Article écrit avec la collaboration de Luis Villas-Boas Pires, Responsable du département Agents de la FIFA.
Alors que le marché des transferts estival touche à sa fin et que de nombreux mouvements de joueurs sont en négociation, un des principaux acteurs du mercato s’apprête à voir son statut bouleversé : l’agent de joueur.
La FIFA, engagée depuis 2017 dans un processus de réforme de la réglementation des transferts sous l’impulsion de son nouveau président Gianni Infantino, a récemment dévoilé le contenu de son projet de Règlement sur les agents qui pourrait entrer en vigueur en juillet 2022. Avec une mesure majeure : rétablir un système de licence obligatoire pour ces intermédiaires. Alors même qu’elle y avait mis fin en 2015, la FIFA semble aujourd’hui décidée à faire machine arrière et à réguler un marché des transferts qui n’a cessé de croître ces dernières années, mettant en lumière ses dérives. Parmi elles, est souvent ciblée la place de plus en plus importante qu’occupent les agents, aussi bien auprès des clubs que des joueurs.
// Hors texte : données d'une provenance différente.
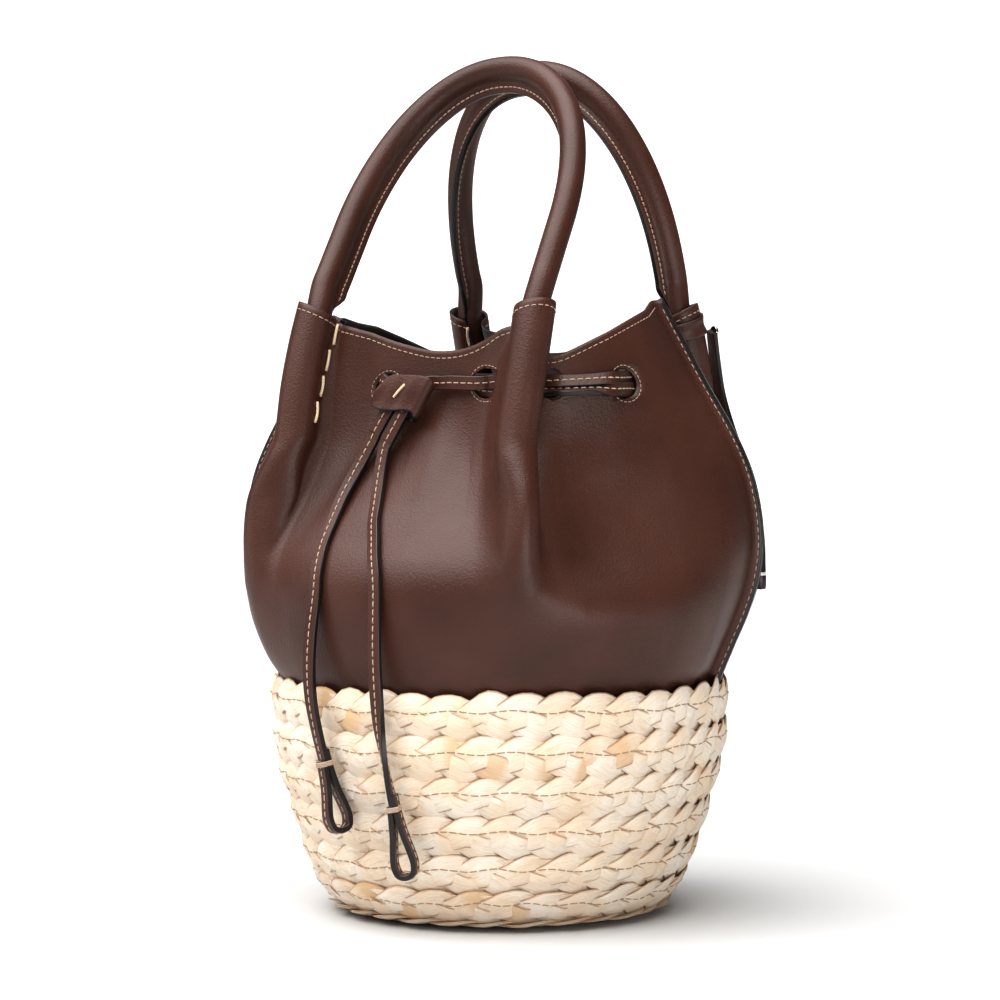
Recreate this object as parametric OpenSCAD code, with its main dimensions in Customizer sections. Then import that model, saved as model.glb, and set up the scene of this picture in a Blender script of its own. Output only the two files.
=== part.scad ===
// Bucket bag: a plaited straw basket with a drawstring leather upper and two tubular handles.
// Origin at the centre of the flat bottom, +Z up, the front faces -Y, lengths in millimetres.
// Front and back are the same shape turned half a turn about Z, except for the lean of the handles.

/* [Basket] */
// Outer radius of the rim of the basket
rim_r = 110; // [106:1:114]
// Height of the rim
rim_z = 110; // [106:1:114]
// Radius at which the wall starts, at the bottom
foot_r = 78; // [74:1:82]
// Thickness of the plait at its middle
plait_t = 5; // [4:0.5:6]
// Thickness of the cotton lining
lining_t = 0.8; // [0.5:0.1:1.5]
// Thickness of the stiff board in the bottom
board_t = 2; // [1:0.5:3]

/* [Leather upper] */
// Thickness of the leather, measured level
leather_t = 2.2; // [1.6:0.2:3]
// How far the sewn side seams stand out
seam_out = 5; // [3:0.5:7]
// Thickness of a side seam, two layers
seam_t = 3; // [2:0.5:4]
// Diameter of the drawstring holes
hole_d = 14.5; // [13:0.5:16]
// Height of the drawstring holes
hole_z = 252; // [250:1:254]

/* [Handles] */
// Diameter of a handle, without its flange
handle_d = 12.4; // [11:0.2:13]
// Diameter of the cord inside
core_d = 8.4; // [7:0.2:9]
// How far the stitched flange stands out of the tube
flange_out = 5; // [3:0.5:6]
// Thickness of the stitched flange
flange_t = 3.2; // [2.4:0.2:4]
// How far the flange turns inwards at the feet, in degrees
flange_turn = 50; // [0:5:60]
// Outer diameter of the leather sleeves that hold the feet
sleeve_d = 20; // [18:0.5:21]
// Bore of the sleeves
sleeve_bore = 14; // [13.6:0.2:14.4]

/* [Drawstrings] */
// Width of the strap
strap_w = 6.5; // [5:0.5:7]
// Thickness of the strap
strap_t = 2.4; // [1.6:0.2:2.8]
// Thickness of the leather of the keepers
keeper_t = 1.5; // [1:0.1:2]
// Height of the keepers along the straps
keeper_h = 22; // [18:1:24]

/* [Hidden] */
row_count = 6;
corners = ["front_left", "front_right", "back_right", "back_left"];
sides = ["front", "back"];
tails = ["left", "right"];

base_t = 4;          // thickness of the plait in the bottom
gap = 0.3;           // room left between pieces that only lie against each other
panel_cols = 40;     // facets round one panel
panel_rows = 14;     // facets up one panel
pivot_z = 294;       // height of the line that the handles tilt about
handle_low = 3;      // the moving part of a handle starts this far above it
sleeve_top_z = 290;
wall_low = 102;      // lowest edge of the leather, inside the basket

// The wall of the basket, [height, outer radius], from the foot to the rim
wall = [[4, foot_r], [15, 88], [31, 95], [45, 99.5], [60, 104], [75, 108], [92, rim_r - 0.5], [rim_z, rim_r]];
// Heights of the edges of the rows, nearly the same distance apart along the wall
row_z = [4, 18.5, 36, 54, 72.5, 91, rim_z];

// Outlines of the leather, [height, outer radius], at a sleeve, at the drawstring hole beside a side
// seam, at a side seam, halfway between a sleeve and the middle of a panel, and at the middle
at_sleeve = [[102, 101], [110, 104], [122, 112.5], [140, 120], [160, 125.5], [180, 127.5], [196, 124],
    [208, 115], [218, 98.5], [226, 92], [252, 84.4], [296, 72.4]];
at_side = [[102, 101], [110, 104], [122, 112], [140, 119], [160, 124], [180, 124.5], [205, 115],
    [228, 103], [252, 94], [296, 78]];
at_seam = [[102, 101], [110, 102], [130, 110], [144, 116], [160, 121], [180, 123], [206, 119],
    [226, 111], [252, 96], [296, 72]];
at_quarter = [[102, 101], [110, 104], [122, 111], [135, 114], [150, 114], [165, 108], [180, 99],
    [200, 86], [225, 74], [252, 68], [296, 64]];
at_middle = [[102, 101], [110, 104], [122, 109], [135, 110.5], [150, 108], [165, 101], [180, 92],
    [200, 79.5], [225, 67], [252, 60.5], [296, 57]];
// The same five outlines round half of the bag, [angle from +X, outline]; the other half repeats them
stations = [[-48, at_sleeve], [-17, at_side], [20, at_seam], [48, at_sleeve], [63, at_quarter],
    [90, at_middle], [117, at_quarter], [132, at_sleeve]];
// The top edge round the same half, [angle, height]
top_edge = [[-48, 281], [-42, 267], [-28, 266.5], [-10, 274], [20, 293], [34, 287], [48, 284],
    [60, 279], [75, 270], [90, 267], [112, 270], [126, 278], [132, 281]];

seam_angle = 20;
holes = [-61.2, -41, -17, 70.7];   // angles of half of the holes; the other half is opposite

// Axis of the front right sleeve, and its outward lean
sleeve_top = [61.5, -60, sleeve_top_z];
sleeve_low = [65.7, -81.2, 226];

// Handles: [half width, place of the foot, inward lean, straight part, height of the arch, sideways lean]
handle_shape = [[62, -57.7, 35, 34, 100.6, -3.5], [61, 63.4, 14.2, 14, 98.8, -2.5]];

// Frame of the front keeper: place, lean and roll
keeper_at = [-5.5, -70, 247];
keeper_turn = [-12, 26, 0];
channel_x = 4.3;     // the straps run this far to each side of the middle of the keeper
channel_t = strap_t + 1.6;   // opening between the two faces of the keeper
lead_out = 11.5;     // straight strap below the keeper, along which it slides

// Route of the front drawstring between its two holes, [angle, distance outside the leather, height]
run = [[-109, 1, 250.5], [-113, -4, 248.8], [-124, -4.4, 248.4], [-136, -4.4, 248.4],
    [-148, -4.4, 248.4], [-160, -4.4, 248.4], [-171, -4.4, 248.4], [-182, -4.4, 248.4], [-192, -4.2, 248.4],
    [-197, -0.5, 248.4], [-202, 3, 248.4], [-210, 3.2, 248.4], [-217, 2.4, 248.4], [-221, -1, 248.4],
    [-225, -4.4, 248.4], [-238, -4.4, 248.4], [-252, -4.4, 250], [-262, -4.4, 251], [-272, -4.4, 253],
    [-282, -4.4, 254.5], [-292, -4.4, 255.4], [-304, -4.4, 255.4], [-316, -4.4, 255.4], [-328, -4.4, 255.4],
    [-340, -4.4, 255.4], [-352, -4.4, 255.4], [-363, -4.4, 255.4], [-372, -4.2, 255.4], [-377, -0.5, 255.4],
    [-382, 3, 255.4], [-390, 3.2, 255.4], [-397, 2.4, 255.4], [-401, -1, 255.4], [-405, -4.4, 255.4],
    [-417, -4.4, 255.2], [-421, -0.5, 254.8], [-425, 3, 254.8], [-434, 3.6, 255.4]];
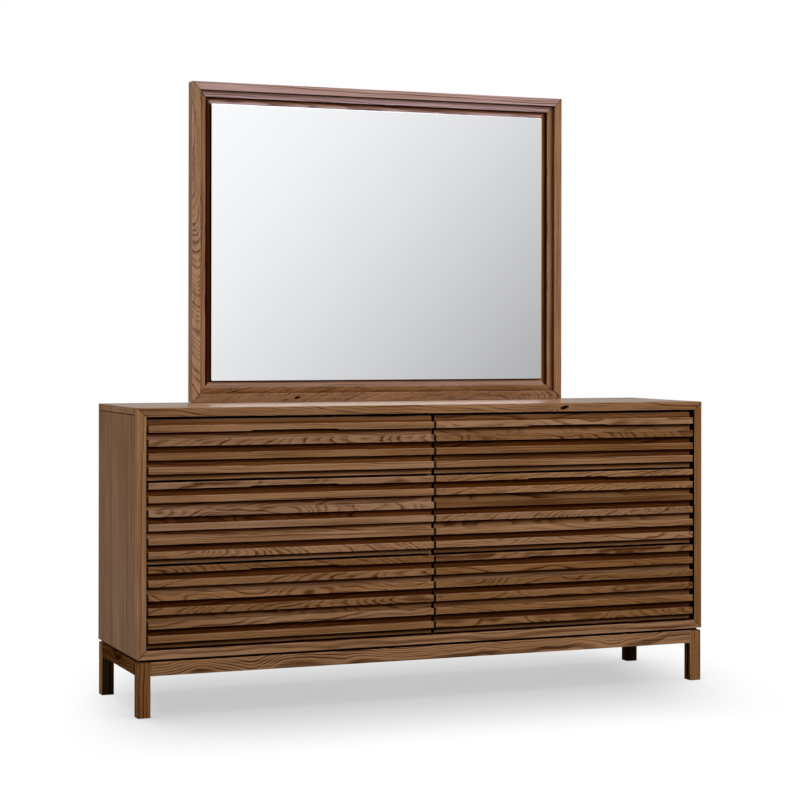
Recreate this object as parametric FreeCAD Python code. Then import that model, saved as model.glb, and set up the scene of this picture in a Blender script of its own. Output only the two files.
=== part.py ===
import FreeCAD, Part
import os

# A wide chest of six slatted drawers on a low leg frame, with a framed mirror
# standing on its back edge. Millimetres. X runs to the right, Y to the back, Z up.
# The origin is on the floor, under the middle of the whole piece.

# Case: outline, face frame and panels. Its height follows from the rows of drawers.
CASE_WIDTH = 1800.0
CASE_DEPTH = 450.0
FRAME_WIDTH = 25.0
FRAME_DEPTH = 36.0
TOP_THICKNESS = 20.0
BOTTOM_THICKNESS = 20.0
BACK_THICKNESS = 9.0
DIVIDER_THICKNESS = 20.0

# Base: leg frame with a spacer that leaves a shadow gap under the case
LEG_SIZE = 37.0
LEG_HEIGHT = 155.5
APRON_HEIGHT = 39.0
APRON_THICKNESS = 22.0
BASE_INSET = 1.5
SPACER_HEIGHT = 7.0
SPACER_WIDTH = 22.0
SPACER_SIDE_INSET = 8.0
SPACER_FRONT_INSET = 16.0
SPACER_BACK_INSET = 6.0

# Drawer fronts: a flat panel with square slats across it
PANEL_THICKNESS = 18.0
SLAT_DEPTH = 20.0
SLAT_HEIGHT = 19.0
SLAT_GAP = 20.0
FLUSH_TRIM = 1.5
LOWEST_STRIP = 17.0
TOP_ROW_LOWEST_STRIP = 18.5
TOP_ROW_HIGHEST_STRIP = 18.0
FULL_ROW_SLATS = 6
TOP_ROW_SLATS = 4
SIDE_GAP = 6.0
CENTRE_GAP = 8.0
ROW_GAP = 5.5
BOTTOM_GAP = 3.5
TOP_GAP = 6.5

# Finger pull: a shallow notch under the middle of each drawer's highest slat
PULL_LENGTH = 270.0
PULL_HEIGHT = 5.0
PULL_END_RUN = 8.0

# Drawer boxes
BOX_BOARD = 15.0
BOX_RISE = 14.0
BOX_HEADROOM = 30.0
BOX_BACK_CLEARANCE = 23.0
BOX_BOTTOM_THICKNESS = 6.0
GROOVE_RISE = 10.0
GROOVE_DEPTH = 5.0
GROOVE_PLAY = 0.3
DIVIDER_CLEARANCE = 1.0

# Drawer slides: a steel channel on the case and a runner inside it on the box
SLIDE_SPACE = 13.0
CHANNEL_HEIGHT = 35.0
CHANNEL_DEPTH = 10.0
RUNNER_DEPTH = 10.0
SLIDE_STEEL = 1.5
SLIDE_PLAY = 0.4
SLIDE_SETBACK = 6.0

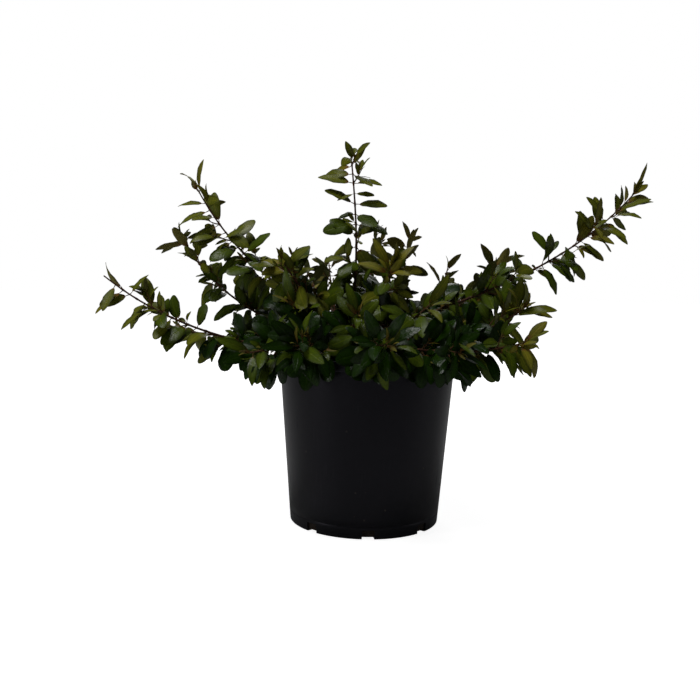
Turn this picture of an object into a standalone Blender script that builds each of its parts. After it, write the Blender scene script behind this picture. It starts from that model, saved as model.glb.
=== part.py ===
# A dusky bells correa in a round nursery pot: a short main stem in a plug of potting mix, boughs
# that arch out of it on all sides, and on each bough a mass of foliage, which is one shoot with
# leaves in opposite pairs and short side twigs. Metres, +Z up, origin at the middle of the pot's
# flat underside, +X to the right and +Y to the back of the plant.

import math
import random

import bmesh
import bpy
from mathutils import Matrix, Vector
from mathutils.bvhtree import BVHTree

MM = 0.001
GAP = 0.3 * MM              # clearance that touching pieces keep
MERGE = 0.001 * MM          # points closer than this become one
SHARP_ANGLE = math.radians(35)
RIGHT = Vector((1, 0, 0))
UP = Vector((0, 0, 1))

# The pot, a plain 200 mm nursery pot
POT_HEIGHT = 190 * MM
POT_TOP_RADIUS = 100 * MM
POT_BASE_RADIUS = 84.3 * MM
POT_WALL = 1.6 * MM
POT_FLOOR = 2.0 * MM
POT_SIDES = 48
COLLAR_HEIGHT = 10.5 * MM   # thicker band round the rim
COLLAR_STEP = 0.7 * MM
SLOT_COUNT = 8              # drainage slots at the corner of floor and wall
SLOT_TURN = 2.5             # degrees that the front slot lies off the front
SLOT_WIDTH = 13.5 * MM
SLOT_HEIGHT = 10 * MM
SLOT_REACH = 71 * MM        # radius where a slot starts, in the floor
CUTTER_EXCESS = 20 * MM     # how far a cutter runs past what it cuts

# The potting mix
MIX_TOP = 172 * MM

# The main stem, which stands left of the pot's middle
STEM_FOOT = Vector((-24 * MM, 0, MIX_TOP + GAP))
STEM_HEIGHT = 46 * MM
STEM_LEAN = Vector((2.5 * MM, 1.0 * MM, 0))
STEM_FLARE_RADIUS = 7.5 * MM
STEM_FLARE_FADE = 3 * MM    # height over which the flare falls to about a third
STEM_RADIUS = 5.0 * MM
STEM_TOP_RADIUS = 4.2 * MM
STEM_SIDES = 12
STEM_RINGS = 7
STEM_RING_CROWDING = 1.5    # power that crowds the rings towards the flare

# Boughs, shoots and twigs, from thick to thin
BOUGH_RADIUS = 2.3 * MM
LEADER_RADIUS = 2.9 * MM    # the one bough on top of the main stem
LEADER_CLEAR = 0.6 * MM     # its foot leans a little, so it starts twice the gap above the stem
BOUGH_SIDES = 5
BOUGH_RINGS = 6
SHOOT_RADIUS = 1.5 * MM     # where a mass starts
SHOOT_TIP_RADIUS = 0.8 * MM
SHOOT_RING_GAP = 26 * MM    # about the length of one straight piece of a shoot
TWIG_RADIUS = 0.9 * MM
TWIG_TIP_RADIUS = 0.6 * MM
TWIG_SIDES = 3              # of shoots too
LINE_STEPS = 48             # straight steps in a centre line
HANDLE = 0.36               # of the way from foot to tip, at each end of a centre line

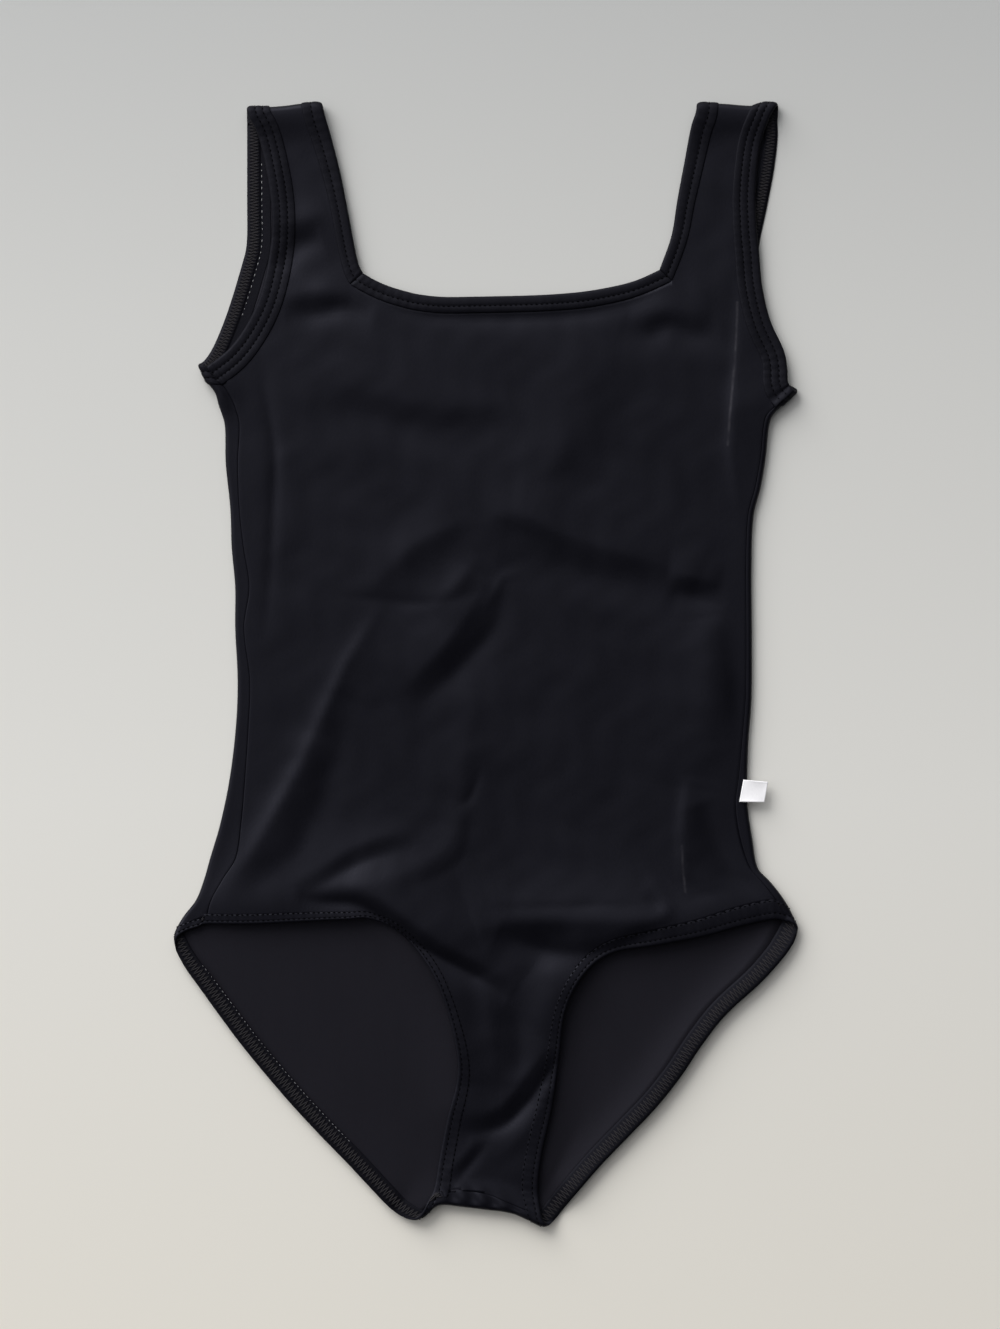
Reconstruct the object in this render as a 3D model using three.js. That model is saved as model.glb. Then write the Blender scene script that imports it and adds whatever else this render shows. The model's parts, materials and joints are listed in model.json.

Si leur rôle de conseiller et de créateur d’opportunité n’est pas remis en question, c’est toutefois leur influence grandissante dans la prise de décision des transferts qui est critiquée. Il leur est reproché de favoriser une approche spéculative plutôt que sportive et de chercher à maximiser le nombre de transferts pour augmenter leurs commissions. Une critique confirmée par des études menées par la FIFA mais aussi par des organisations extérieures, comme le Conseil de l’Europe. Ces études mettent en évidence la nécessité de rendre le marché des transferts plus juste et transparent. Elles soulignent notamment une forte augmentation du montant des commissions versées aux agents pendant que les contributions de solidarité, elles, diminuent. Selon la FIFA, le montant de ces commissions est passé de 131,1 millions de dollars en 2011 à 640,5 millions de dollars en 2019. Sur les dix dernières années, le montant total s’élève à 3,5 milliards de dollars dans le cadre de transferts internationaux1. La pratique de la multi-représentation, qui donne la possibilité aux agents de représenter plusieurs, voire toutes, les parties d’un transfert, créant ainsi d’importants conflits d’intérêts, est aussi dénoncée.
Ce constat a convaincu la FIFA de mettre en place une nouvelle réglementation à même de réguler le marché et d’élever les standards professionnels des agents. La première de ces règles implique le retour à un système de licence obligatoire pour exercer la profession d’agent. “Le nombre d’intermédiaires a fortement augmenté depuis la fin du système de licence en 2015, avec pour conséquence principale de diminuer la qualité des services fournis aux joueurs”, explique Luis Villas-Boas Pires, responsable du département Agent de la FIFA. Cette mesure a pour but de protéger les joueurs des intermédiaires ne présentant pas les compétences requises. Une obligation de formation continue pour les agents est aussi prévue afin de s’assurer de la qualité de leurs services. “Il s’agit aussi de mieux protéger les agents eux-mêmes” ajoute Luis Villas-Boas. En effet, une obligation de souscrire à une police d’assurance professionnelle est comprise dans cette nouvelle réglementation.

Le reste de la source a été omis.